- [AIM OF THE EXERCISE] Reproduce, exactly and in full, only the lines below from the one containing "punches = [rack_slot(side" through the one containing "obj.matrix_parent_inverse = Matrix.Identity(4)".
BEGIN DATA ENTRIES
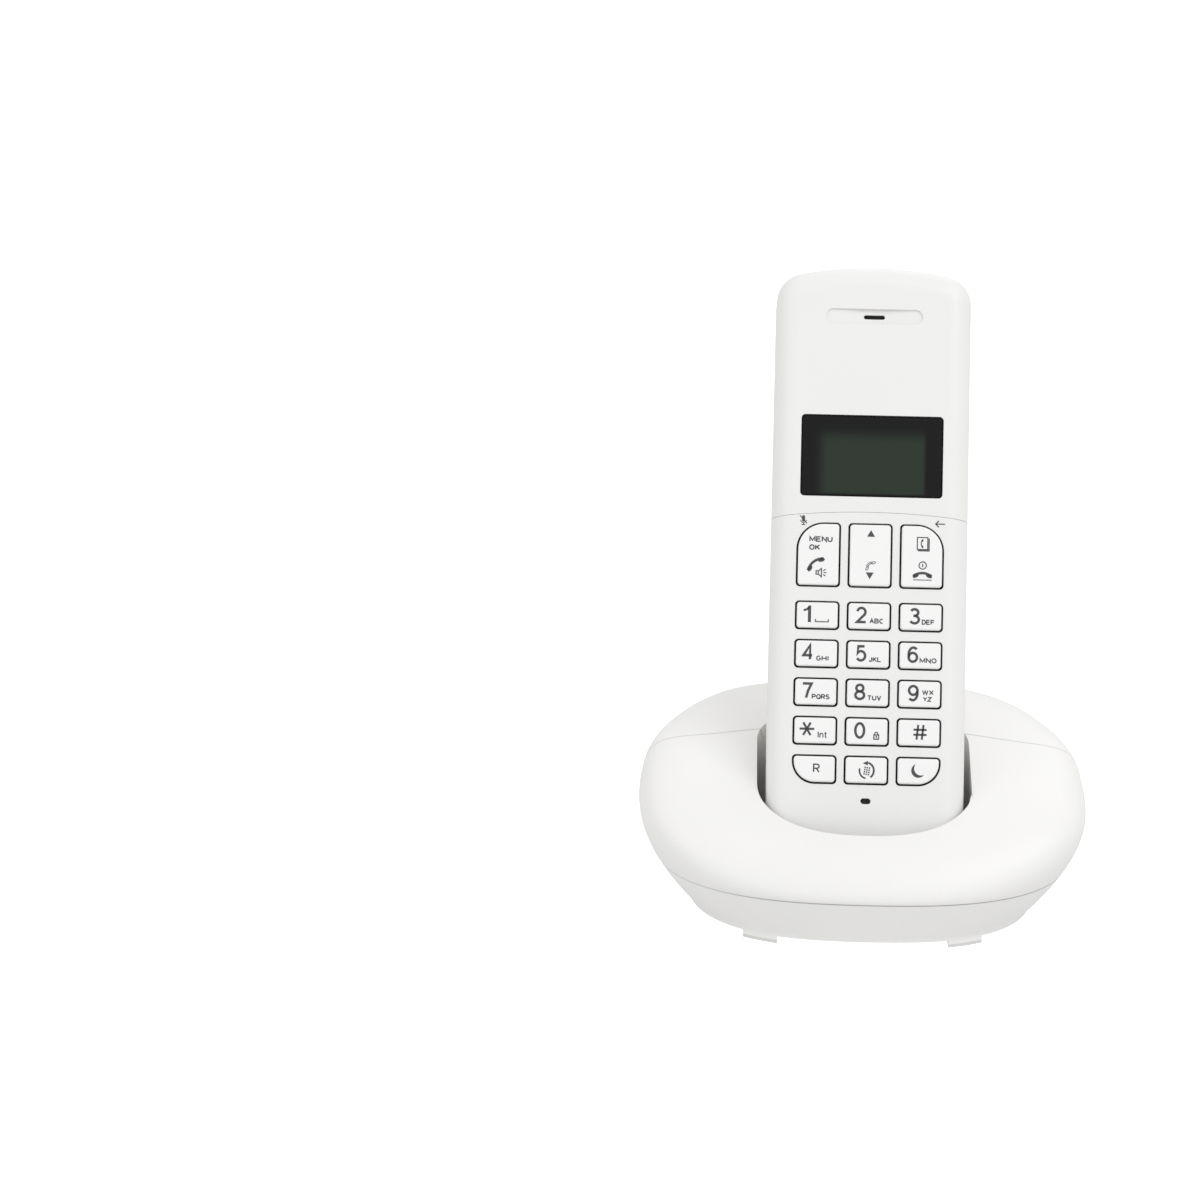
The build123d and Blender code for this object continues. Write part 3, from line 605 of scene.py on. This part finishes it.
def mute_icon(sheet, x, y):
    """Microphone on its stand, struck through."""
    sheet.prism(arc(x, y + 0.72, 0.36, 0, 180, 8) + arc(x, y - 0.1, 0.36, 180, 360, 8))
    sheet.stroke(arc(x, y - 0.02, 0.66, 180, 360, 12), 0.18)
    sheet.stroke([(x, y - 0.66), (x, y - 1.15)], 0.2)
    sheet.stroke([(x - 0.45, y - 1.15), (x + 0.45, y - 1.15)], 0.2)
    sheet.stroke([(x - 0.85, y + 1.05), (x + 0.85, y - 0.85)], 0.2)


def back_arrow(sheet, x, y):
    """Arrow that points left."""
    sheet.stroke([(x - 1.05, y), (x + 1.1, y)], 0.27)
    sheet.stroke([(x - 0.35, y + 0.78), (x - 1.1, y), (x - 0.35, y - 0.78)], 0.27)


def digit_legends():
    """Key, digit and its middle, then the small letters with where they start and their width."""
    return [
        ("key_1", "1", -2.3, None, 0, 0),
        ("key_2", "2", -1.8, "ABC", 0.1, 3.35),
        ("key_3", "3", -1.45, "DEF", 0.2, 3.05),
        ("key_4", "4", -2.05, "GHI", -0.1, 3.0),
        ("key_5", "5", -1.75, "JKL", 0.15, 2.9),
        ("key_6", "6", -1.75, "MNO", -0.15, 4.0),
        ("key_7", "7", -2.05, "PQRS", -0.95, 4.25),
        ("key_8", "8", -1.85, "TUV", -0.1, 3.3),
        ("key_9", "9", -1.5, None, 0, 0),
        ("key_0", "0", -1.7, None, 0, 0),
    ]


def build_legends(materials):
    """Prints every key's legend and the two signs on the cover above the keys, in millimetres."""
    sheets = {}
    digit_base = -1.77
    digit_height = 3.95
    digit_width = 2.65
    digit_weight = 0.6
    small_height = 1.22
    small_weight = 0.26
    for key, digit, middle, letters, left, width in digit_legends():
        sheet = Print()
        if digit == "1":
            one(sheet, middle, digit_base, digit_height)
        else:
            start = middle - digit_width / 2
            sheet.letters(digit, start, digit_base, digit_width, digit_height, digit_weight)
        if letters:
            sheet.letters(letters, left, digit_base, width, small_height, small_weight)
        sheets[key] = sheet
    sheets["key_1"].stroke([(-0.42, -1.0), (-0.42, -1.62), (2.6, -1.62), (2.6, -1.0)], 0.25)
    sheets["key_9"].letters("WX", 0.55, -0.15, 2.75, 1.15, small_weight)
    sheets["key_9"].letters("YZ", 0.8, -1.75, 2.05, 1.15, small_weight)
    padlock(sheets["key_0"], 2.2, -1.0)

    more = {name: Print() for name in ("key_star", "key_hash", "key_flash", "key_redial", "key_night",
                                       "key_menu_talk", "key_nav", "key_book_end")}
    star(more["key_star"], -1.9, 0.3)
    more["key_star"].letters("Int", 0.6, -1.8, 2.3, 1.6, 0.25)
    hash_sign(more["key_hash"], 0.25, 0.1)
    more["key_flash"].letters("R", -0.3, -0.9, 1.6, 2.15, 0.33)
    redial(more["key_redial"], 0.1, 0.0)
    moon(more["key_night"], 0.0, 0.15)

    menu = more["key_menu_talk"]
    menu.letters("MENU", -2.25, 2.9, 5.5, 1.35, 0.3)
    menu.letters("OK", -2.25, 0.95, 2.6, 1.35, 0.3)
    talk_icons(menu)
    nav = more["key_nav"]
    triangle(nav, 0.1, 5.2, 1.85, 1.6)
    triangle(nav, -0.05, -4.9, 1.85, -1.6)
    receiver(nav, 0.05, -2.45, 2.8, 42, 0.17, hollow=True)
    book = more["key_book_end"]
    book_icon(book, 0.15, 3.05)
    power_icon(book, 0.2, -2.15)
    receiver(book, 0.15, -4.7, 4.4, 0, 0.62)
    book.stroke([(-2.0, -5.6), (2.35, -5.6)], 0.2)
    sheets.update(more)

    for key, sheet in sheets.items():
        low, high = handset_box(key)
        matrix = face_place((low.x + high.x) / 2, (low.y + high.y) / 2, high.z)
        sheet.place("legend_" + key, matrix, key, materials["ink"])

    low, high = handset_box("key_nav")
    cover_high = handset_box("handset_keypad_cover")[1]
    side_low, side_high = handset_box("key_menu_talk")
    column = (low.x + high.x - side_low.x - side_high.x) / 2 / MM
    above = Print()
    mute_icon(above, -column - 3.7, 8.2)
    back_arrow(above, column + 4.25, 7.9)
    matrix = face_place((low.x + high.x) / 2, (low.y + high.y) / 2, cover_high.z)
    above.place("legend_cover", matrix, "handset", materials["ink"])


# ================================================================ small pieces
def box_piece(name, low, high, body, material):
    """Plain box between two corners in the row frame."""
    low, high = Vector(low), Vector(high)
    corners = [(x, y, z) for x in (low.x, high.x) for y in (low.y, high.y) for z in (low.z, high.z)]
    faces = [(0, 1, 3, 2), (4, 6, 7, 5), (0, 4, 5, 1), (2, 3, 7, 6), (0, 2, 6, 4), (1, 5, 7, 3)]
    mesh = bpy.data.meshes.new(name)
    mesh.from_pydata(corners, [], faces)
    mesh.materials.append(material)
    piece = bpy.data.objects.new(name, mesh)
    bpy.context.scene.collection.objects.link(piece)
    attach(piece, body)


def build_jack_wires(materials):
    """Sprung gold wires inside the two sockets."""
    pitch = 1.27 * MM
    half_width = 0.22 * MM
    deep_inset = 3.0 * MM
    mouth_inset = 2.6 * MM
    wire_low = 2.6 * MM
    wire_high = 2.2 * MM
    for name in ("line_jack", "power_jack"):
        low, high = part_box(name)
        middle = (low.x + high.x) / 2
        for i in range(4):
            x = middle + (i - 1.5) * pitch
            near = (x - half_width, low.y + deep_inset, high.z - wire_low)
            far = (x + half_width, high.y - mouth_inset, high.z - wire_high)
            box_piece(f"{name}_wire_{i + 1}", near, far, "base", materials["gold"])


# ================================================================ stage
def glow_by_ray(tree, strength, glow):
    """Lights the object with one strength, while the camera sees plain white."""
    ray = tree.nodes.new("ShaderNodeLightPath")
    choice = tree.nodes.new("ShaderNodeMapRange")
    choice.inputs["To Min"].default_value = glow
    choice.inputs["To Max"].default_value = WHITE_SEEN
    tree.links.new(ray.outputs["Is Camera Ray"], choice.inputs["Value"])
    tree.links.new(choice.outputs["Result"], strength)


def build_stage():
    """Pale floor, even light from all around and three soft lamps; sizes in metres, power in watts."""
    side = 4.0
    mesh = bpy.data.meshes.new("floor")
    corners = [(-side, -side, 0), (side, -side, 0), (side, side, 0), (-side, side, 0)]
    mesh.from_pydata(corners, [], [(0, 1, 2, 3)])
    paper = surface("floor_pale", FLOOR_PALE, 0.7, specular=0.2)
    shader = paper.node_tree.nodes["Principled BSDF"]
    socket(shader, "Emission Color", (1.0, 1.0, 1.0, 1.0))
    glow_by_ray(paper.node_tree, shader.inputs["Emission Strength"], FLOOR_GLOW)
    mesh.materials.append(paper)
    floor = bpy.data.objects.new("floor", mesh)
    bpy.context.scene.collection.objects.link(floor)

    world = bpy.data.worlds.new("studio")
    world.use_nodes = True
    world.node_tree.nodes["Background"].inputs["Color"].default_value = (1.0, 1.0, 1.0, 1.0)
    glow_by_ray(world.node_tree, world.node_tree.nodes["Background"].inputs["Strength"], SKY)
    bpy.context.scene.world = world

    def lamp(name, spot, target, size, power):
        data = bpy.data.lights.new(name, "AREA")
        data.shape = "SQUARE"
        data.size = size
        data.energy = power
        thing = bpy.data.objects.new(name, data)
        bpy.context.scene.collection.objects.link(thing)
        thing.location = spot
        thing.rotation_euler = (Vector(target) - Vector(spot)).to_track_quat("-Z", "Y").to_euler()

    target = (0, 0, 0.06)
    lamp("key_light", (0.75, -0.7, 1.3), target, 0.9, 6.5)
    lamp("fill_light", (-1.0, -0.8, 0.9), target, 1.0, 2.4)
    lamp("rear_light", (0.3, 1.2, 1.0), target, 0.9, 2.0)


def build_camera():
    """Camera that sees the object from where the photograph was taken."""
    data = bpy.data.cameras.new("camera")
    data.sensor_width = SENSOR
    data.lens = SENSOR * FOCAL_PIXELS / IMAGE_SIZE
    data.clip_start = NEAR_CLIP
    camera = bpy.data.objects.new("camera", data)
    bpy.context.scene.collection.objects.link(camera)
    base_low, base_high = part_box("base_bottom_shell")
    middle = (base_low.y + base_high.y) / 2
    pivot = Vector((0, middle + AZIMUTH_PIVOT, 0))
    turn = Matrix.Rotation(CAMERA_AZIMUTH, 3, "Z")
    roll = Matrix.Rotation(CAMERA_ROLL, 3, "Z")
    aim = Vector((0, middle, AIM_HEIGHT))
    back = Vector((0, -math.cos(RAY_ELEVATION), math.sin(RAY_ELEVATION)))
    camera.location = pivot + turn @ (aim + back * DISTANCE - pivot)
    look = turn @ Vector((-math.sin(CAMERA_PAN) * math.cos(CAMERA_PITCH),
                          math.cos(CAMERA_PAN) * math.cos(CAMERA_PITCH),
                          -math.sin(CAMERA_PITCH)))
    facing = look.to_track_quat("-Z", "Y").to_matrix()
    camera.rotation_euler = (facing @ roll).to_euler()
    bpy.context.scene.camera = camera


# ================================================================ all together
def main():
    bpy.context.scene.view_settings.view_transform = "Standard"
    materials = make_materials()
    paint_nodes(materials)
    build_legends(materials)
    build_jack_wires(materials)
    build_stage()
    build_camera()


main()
END DATA ENTRIES
BEGIN DATA ENTRIES
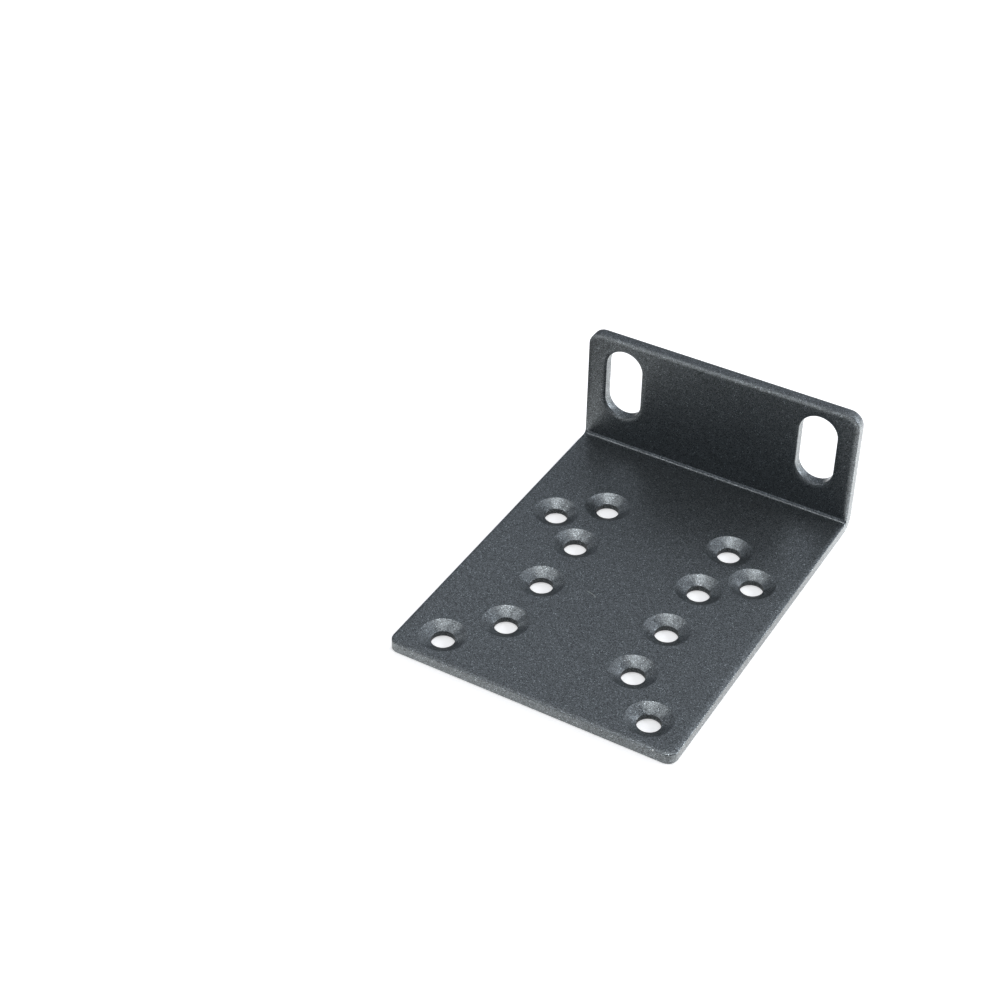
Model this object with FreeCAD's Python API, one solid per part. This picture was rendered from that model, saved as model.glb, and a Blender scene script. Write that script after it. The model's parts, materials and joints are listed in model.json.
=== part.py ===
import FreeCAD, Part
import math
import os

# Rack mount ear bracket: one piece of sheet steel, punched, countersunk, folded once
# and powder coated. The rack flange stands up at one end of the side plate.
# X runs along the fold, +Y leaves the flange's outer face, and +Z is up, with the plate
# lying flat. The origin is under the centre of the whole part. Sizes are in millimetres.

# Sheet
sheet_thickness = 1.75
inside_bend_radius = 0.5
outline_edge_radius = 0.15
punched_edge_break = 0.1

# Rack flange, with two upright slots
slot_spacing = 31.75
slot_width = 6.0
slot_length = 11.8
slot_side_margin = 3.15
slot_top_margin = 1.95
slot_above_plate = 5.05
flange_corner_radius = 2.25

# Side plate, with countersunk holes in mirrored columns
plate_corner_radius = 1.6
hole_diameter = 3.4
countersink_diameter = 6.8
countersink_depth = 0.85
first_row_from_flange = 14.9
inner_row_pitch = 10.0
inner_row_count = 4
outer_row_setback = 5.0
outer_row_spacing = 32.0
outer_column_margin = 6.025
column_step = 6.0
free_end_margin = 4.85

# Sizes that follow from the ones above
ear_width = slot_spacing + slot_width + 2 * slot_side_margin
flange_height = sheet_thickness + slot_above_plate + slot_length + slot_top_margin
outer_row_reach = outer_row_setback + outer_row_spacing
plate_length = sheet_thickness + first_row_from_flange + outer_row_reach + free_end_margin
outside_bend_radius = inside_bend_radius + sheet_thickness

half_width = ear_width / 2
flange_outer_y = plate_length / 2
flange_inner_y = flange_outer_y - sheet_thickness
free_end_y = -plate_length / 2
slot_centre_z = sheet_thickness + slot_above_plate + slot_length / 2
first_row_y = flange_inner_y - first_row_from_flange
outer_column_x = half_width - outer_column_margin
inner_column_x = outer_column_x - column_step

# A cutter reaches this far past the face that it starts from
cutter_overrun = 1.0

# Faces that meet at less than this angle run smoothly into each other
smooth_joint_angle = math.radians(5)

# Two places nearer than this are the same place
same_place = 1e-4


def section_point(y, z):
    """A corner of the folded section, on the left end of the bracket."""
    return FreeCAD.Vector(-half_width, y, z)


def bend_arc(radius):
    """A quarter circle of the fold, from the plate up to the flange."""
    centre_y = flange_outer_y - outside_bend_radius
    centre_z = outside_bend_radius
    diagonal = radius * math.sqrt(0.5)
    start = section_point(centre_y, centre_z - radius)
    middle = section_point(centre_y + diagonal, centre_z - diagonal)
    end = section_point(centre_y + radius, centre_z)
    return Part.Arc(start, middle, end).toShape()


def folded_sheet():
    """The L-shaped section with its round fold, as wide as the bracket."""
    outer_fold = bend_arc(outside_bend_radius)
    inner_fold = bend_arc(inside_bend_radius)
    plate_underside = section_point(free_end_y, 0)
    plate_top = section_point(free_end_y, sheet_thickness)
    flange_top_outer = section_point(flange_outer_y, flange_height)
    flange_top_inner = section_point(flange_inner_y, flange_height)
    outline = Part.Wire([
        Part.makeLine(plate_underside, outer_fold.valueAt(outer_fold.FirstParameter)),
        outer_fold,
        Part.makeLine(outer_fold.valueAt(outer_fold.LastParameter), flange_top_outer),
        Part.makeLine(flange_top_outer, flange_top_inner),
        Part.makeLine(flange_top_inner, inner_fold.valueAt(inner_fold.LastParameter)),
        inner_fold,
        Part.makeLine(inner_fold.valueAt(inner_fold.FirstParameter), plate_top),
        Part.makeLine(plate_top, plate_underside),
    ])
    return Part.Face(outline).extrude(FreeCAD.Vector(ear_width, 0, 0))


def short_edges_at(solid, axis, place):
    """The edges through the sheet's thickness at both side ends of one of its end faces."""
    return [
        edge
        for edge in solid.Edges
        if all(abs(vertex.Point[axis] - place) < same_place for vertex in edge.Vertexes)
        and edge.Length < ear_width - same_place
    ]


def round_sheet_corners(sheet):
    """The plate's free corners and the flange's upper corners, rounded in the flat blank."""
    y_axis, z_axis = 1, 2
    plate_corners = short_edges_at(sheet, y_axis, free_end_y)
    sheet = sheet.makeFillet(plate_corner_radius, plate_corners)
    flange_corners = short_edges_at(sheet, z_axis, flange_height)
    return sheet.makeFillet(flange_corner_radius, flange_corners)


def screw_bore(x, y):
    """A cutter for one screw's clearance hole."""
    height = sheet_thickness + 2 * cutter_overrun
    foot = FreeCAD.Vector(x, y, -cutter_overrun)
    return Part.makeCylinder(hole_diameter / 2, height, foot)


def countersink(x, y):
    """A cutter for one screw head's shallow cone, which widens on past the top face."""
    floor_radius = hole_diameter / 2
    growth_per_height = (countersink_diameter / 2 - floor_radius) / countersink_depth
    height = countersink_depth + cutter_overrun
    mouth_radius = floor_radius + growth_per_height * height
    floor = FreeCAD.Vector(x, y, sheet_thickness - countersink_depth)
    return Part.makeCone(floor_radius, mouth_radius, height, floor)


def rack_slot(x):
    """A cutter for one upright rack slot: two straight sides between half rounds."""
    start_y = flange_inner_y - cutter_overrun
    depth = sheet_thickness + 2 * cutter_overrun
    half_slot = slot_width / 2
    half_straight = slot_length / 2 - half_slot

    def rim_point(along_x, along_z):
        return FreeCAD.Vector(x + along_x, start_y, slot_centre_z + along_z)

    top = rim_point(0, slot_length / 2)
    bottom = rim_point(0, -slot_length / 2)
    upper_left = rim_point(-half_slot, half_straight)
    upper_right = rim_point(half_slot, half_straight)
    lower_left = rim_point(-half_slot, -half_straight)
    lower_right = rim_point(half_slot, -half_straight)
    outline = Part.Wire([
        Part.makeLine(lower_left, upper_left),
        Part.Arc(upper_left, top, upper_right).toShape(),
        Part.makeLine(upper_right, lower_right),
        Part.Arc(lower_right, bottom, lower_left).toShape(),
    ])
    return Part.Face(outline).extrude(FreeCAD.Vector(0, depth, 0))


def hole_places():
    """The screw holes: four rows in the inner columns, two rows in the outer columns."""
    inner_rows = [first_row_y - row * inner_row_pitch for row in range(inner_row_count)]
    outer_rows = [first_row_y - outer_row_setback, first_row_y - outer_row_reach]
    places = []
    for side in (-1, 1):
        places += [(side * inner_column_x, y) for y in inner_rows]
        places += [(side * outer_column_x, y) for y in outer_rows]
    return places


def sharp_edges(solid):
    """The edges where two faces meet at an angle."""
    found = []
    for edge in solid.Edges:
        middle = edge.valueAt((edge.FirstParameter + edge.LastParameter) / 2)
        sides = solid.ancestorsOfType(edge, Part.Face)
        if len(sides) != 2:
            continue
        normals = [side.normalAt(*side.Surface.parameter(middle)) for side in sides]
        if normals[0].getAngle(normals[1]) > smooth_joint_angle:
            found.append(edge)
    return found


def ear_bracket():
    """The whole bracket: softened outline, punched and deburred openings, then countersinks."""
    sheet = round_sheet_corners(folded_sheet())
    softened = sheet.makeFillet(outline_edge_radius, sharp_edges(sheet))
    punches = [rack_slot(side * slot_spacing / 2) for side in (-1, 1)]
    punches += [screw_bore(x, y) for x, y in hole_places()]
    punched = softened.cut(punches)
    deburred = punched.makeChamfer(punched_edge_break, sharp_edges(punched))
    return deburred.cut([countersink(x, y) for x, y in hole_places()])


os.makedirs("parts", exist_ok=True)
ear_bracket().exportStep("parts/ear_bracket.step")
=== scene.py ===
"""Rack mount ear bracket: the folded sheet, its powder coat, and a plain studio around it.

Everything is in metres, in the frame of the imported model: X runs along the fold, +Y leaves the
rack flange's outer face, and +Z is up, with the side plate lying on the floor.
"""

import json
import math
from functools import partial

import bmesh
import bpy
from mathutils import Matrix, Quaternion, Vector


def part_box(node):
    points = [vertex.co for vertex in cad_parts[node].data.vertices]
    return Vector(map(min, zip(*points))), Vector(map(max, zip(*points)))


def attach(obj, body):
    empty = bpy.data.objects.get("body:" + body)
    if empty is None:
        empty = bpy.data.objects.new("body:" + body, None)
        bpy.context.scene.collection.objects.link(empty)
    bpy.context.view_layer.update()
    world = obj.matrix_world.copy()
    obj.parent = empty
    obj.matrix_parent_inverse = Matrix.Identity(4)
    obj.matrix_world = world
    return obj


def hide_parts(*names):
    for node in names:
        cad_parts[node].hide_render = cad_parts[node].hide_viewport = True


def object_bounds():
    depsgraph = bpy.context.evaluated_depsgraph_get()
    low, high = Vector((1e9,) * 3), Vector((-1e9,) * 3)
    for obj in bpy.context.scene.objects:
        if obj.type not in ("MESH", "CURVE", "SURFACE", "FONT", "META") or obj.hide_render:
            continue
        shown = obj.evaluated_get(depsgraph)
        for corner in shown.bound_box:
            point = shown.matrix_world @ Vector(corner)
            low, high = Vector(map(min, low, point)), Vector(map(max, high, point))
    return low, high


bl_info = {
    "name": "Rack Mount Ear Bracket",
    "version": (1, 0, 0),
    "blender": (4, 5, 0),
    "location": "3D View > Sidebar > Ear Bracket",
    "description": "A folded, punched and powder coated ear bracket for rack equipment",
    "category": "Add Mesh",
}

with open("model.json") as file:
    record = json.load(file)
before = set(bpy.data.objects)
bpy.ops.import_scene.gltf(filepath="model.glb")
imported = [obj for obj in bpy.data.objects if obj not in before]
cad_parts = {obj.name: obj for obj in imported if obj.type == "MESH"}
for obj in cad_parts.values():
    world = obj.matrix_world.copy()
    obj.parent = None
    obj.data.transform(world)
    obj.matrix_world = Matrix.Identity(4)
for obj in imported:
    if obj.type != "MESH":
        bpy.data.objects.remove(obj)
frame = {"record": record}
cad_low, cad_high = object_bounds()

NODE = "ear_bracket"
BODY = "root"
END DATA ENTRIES
- [RESPONSE]
    punches = [rack_slot(side * slot_spacing / 2) for side in (-1, 1)]
    punches += [screw_bore(x, y) for x, y in hole_places()]
    punched = softened.cut(punches)
    deburred = punched.makeChamfer(punched_edge_break, sharp_edges(punched))
    return deburred.cut([countersink(x, y) for x, y in hole_places()])


os.makedirs("parts", exist_ok=True)
ear_bracket().exportStep("parts/ear_bracket.step")
=== scene.py ===
"""Rack mount ear bracket: the folded sheet, its powder coat, and a plain studio around it.

Everything is in metres, in the frame of the imported model: X runs along the fold, +Y leaves the
rack flange's outer face, and +Z is up, with the side plate lying on the floor.
"""

import json
import math
from functools import partial

import bmesh
import bpy
from mathutils import Matrix, Quaternion, Vector


def part_box(node):
    points = [vertex.co for vertex in cad_parts[node].data.vertices]
    return Vector(map(min, zip(*points))), Vector(map(max, zip(*points)))


def attach(obj, body):
    empty = bpy.data.objects.get("body:" + body)
    if empty is None:
        empty = bpy.data.objects.new("body:" + body, None)
        bpy.context.scene.collection.objects.link(empty)
    bpy.context.view_layer.update()
    world = obj.matrix_world.copy()
    obj.parent = empty
    obj.matrix_parent_inverse = Matrix.Identity(4)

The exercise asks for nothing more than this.